The Centre Party and the Liberal Party were both against the proposal in the run-up to September’s general election, arguing that Sweden’s existing liberal labour migration laws have been economically beneficial.

The Liberals are likely to respect the Tidö Agreement now they are part of the government. 

 READ ALSO: How do Sweden’s political parties want to reform work permits?

Who is against raising the salary threshold? 

The Centre Party has been the biggest opponent in parliament, arguing that the hotel, restaurant and retail industries in particular will struggle to find staff if they are not able to hire workers internationally. 

Martin Ådahl, the party’s economics and business spokesperson, told The Local his party was opposed on both practical and principled grounds to the proposal.

“It is clear in practical terms that many businesses rely on persons from abroad that have qualifications which lead to more growth and jobs in Sweden,” he said. “This is dependent on people starting with reasonable wages because they are new and don’t speak the language. It’s a loss for both Sweden and the individuals.” 

But he said the party’s liberal ideology also made supporting the proposal impossible. 

“On principle, it is wrong that authorities and boards staffed by public officials should tell businesses which talents they should hire at what wages,” he said. “This kind of wage regulation and minimum wages is something Sweden is opposed to otherwise.”

A lot of criticism has also come from business.
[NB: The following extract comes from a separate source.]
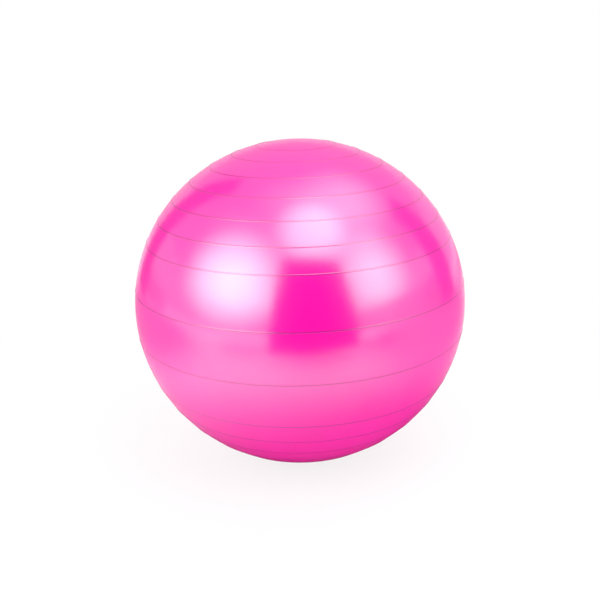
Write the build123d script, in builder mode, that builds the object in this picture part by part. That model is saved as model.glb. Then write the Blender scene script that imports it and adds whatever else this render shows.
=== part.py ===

Ann Öberg, the chief executive of Almega, a trade body representing businesses in the IT, telecoms, engineering, architecture, media, private healthcare, train operations, and security industries, wrote an opinion piece in the Dagens Nyheter newspaper at the end of October criticising the move. 

She argued that it was unrealistic to expect unemployed people already living in Sweden to fill the gap created when low-skilled labour migrants can no longer come to the country.